Their greatest joy in life is not that they are safe, it’s not that they are healthy, it’s not that they are wealthy, it’s not that they are comfortable, though there is nothing wrong with any of those things. Their greatest joy in life is that they are united to Jesus – not simply a set of doctrines or ideas – but united to a person, like a branch is united to the tree trunk. The goal is to be so united to Christ that anything good we do is just his life living in and through us.  

 

Of course, every single one of those seeds, whether the hard hearted, the shallow roots, the choked out, and the good soil seeds, will still all die someday, maybe by the hands of another person like the Galileans; maybe by an accident of some kind like a tower falling on them, maybe through a terminal illness, maybe through their heart eventually stopping as they sleep. 

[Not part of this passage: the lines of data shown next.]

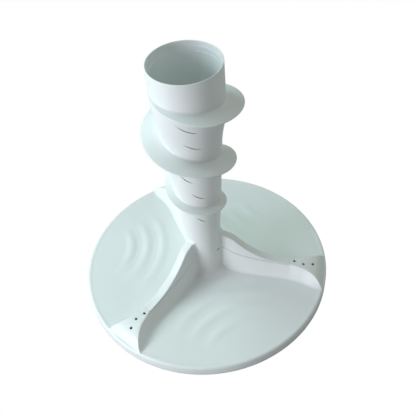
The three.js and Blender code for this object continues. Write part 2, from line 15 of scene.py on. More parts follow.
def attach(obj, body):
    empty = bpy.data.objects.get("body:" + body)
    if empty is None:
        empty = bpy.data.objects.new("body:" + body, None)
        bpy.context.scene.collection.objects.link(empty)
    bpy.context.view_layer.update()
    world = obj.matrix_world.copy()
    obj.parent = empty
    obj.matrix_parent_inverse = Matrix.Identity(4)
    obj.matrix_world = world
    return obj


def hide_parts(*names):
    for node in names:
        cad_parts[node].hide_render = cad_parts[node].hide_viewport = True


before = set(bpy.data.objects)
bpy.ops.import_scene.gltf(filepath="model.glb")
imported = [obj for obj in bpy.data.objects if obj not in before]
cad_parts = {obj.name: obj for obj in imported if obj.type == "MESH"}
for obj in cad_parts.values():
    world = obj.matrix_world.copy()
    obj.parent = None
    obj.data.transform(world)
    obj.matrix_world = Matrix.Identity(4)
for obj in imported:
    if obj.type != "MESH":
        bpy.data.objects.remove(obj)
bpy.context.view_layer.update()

# ---- driving dimensions in millimetres and degrees, the same as the CAD part's ----

MM = 0.001
GAP = 0.3
SUNK = 1.2                  # how far a piece on a wall reaches into it
SMALL_EDGE = 0.4            # edge break of ribs, bosses and the plate's hub

PLATE_RADIUS = 225.0
PLATE_TOP = 20.6
PLATE_RIM_TOP = 20.9
PLATE_WALL = 3.0
PLATE_MIDDLE = PLATE_TOP - PLATE_WALL / 2
RIM_WALL = 2.4
RIM_ROUND = 4.5
HUB_HOLE_RADIUS = 30.0
STIFFENER_BOTTOM = 3.0
STIFFENER_WALL = 1.8
STIFFENER_OFFSETS = (-28, 0, 28)
HOOP_WALL = 2.2
HOOP_RADII = (HUB_HOLE_RADIUS, 92, 158)

VANE_AZIMUTHS = (-15.3, 104.7, 224.7)
SECTOR_AZIMUTHS = (44.7, 164.7, 284.7)
VANE_CAP_END = 157.0
VANE_WALL = 2.6
FOOT_HOLES = ((165.9, 2.0), (182.4, -2.0), (199.5, 2.0))
FOOT_HOLE_RADIUS = 2.5
SCREW_STATIONS = (60.0, 88.0)
SCREW_HOLE_RADIUS = 2.2
BOSS_RADIUS = 5.5
BOSS_DEPTH = 9.0

COLUMN_WAIST = 32.4
COLUMN_LIFT = 0.05          # the column's flare starts this far above the plate
BASE_FLARE = 17.0
SHOULDER_Z = 188.0
SHOULDER_ROUND = 0.8
NECK_RADIUS = 33.2
NECK_TOP = 300.0
NECK_EDGE = 0.6
BORE_RADIUS = 29.4
SPIGOT_RADIUS = 29.6
SPIGOT_BOTTOM = 4.0
SPIGOT_EDGE = 0.5
CORE_BOTTOM = 246.0
RELIEF_INNER = 25.6
RELIEF_OUTER = 30.2
RELIEF_TOP = 289.6
POCKET_CIRCUMRADIUS = 23.3
POCKET_TOP = 291.9
BOLT_HOLE_RADIUS = 4.5
SEAT_TEETH = 12
SEAT_INNER = 12.5
SEAT_OUTER = 14.0
SEAT_TOP = 313.5
DRAIN_Z = 78.0
DRAIN_OFFSET = 33.0
DRAIN_RADIUS = 2.6

AUGER_BOTTOM = 188.4
AUGER_TOP = 462.0
AUGER_WALL = 2.6
CUP_RADIUS = 55.2
CUP_EDGE_ROUND = 0.8
CUP_STEPS = ((53.6, 454.0), (52.8, 445.8))
CAP_LEDGE_Z = 339.0
CAP_LEDGE_RADIUS = 42.5
CAP_LEDGE_WALL = 3.0
WEB_TOP = 301.0
WEB_BOTTOM = 297.5
GUIDE_TOP = 194.0
RECESS_TOP = 191.0
RECESS_RADIUS = 36.5
TOOTH_COUNT = 16
TOOTH_TIP_RADIUS = 37.5
TOOTH_DEPTH = 3.2
TOOTH_TOP = 325.0
FIN_START = 187.0
FIN_END = 1100.0
FIN_SLOPE = 0.16
FIN_ROOT = 4.2
FIN_EDGE = 2.4

# Slots are (azimuth, height) of their middles.
SLOTS = ((262, 383), (268, 347), (357, 313), (246, 274), (268, 235))
COLUMN_SLOT = (268, 175.5)
SLOT_SPREAD = 16.0
COLUMN_SLOT_SPREAD = 12.0
SLOT_FALL = 0.47
SLOT_CURVE = 0.012
SLOT_HEIGHT = 1.5
SLOT_DEPTH = 4.0
LIP_RISE = 0.9
LIP_HEIGHT = 6.0


# ---- curves ----

def curve_through(*points):
    """Smooth curve y(x) through a few points, without overshoot between them."""
    xs, ys = np.array(points, float).T
    steps = np.diff(ys) / np.diff(xs)
    products = steps[:-1] * steps[1:]
    sums = np.where(products > 0, steps[:-1] + steps[1:], 1.0)
    inner = np.where(products > 0, 2 * products / sums, 0.0)
    slopes = np.concatenate([steps[:1], inner, steps[-1:]])

    def value(x):
        x = np.clip(x, xs[0], xs[-1])
        i = np.clip(np.searchsorted(xs, x, side="right") - 1, 0, len(xs) - 2)
        width = xs[i + 1] - xs[i]
        t = (x - xs[i]) / width
        rise = (ys[i + 1] - ys[i]) * t * t * (3 - 2 * t)
        bend = t * (1 - t) * width * ((1 - t) * slopes[i] - t * slopes[i + 1])
        return ys[i] + rise + bend

    return value


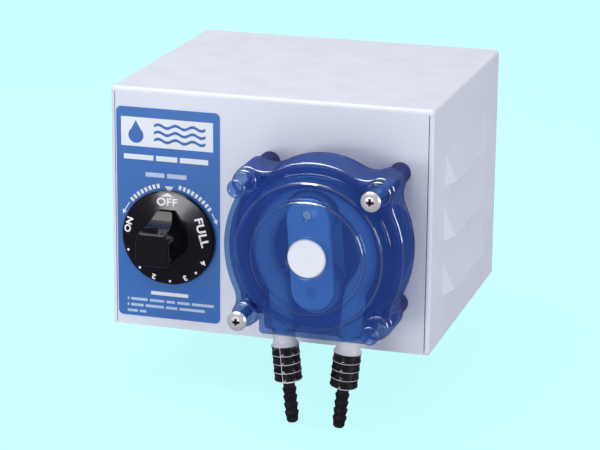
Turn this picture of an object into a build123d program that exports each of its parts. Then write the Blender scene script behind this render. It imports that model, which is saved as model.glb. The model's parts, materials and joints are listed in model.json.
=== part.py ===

But I love how Moses writes in Psalm 90:12, Teach us to number our days carefully so that we may develop wisdom in our hearts.

 

Moses is basically saying what Luke 12 and 13 have been saying. Teach us, Lord, to be aware of the time. Teach us to carefully consider the fact that today could be the day we die or the day the Lord returns. And, while most of the world, when they think about death might develop fear or concern, Lord, let the truth about death develop wisdom in my heart. Let it motivate me, not to fear, but to discernment. To rethink what is most important to me. To seek first YOUR kingdom. Teach us to remember you are not slow like we think about slow. You’re not late. You are patient, both with others and with me.

 

And Jesus guarantees that those who live in repentance, who remain connected to the life-giving vine that is Jesus, will never perish. 

 

I invite you to stand as I read this prayer for you from Colossians 1: We are asking that you may be filled with the knowledge of his will in all wisdom and spiritual understanding, 10 so that you may walk worthy of the Lord, fully pleasing to him: bearing fruit in every good work and growing in the knowledge of God, 11 being strengthened with all power, according to his glorious might, so that you may have great endurance and patience, joyfully 12 giving thanks to the Father, who has enabled you to share in the saints’ inheritance in the light. 13 He has rescued us from the domain of darkness and transferred us into the kingdom of the Son he loves. 14 In him we have redemption, the forgiveness of sins. 

 

SOURCES

 

Warren W. Wiersbe, The Bible Exposition Commentary, vol. 1 (Wheaton, IL: Victor Books, 1996). 

 

Darrell L. Bock, Luke: 9:51–24:53, vol. 2, Baker Exegetical Commentary on the New Testament (Grand Rapids, MI: Baker Academic, 1996).

 

Gary Hamrick, The Theology of Tragedy, November 7, 2021: (https://www.youtube.com/watch?v=Rf0xt4j81M4)

 

Trent C. Butler, Luke, vol. 3, Holman New Testament Commentary (Nashville, TN: Broadman & Holman Publishers, 2000).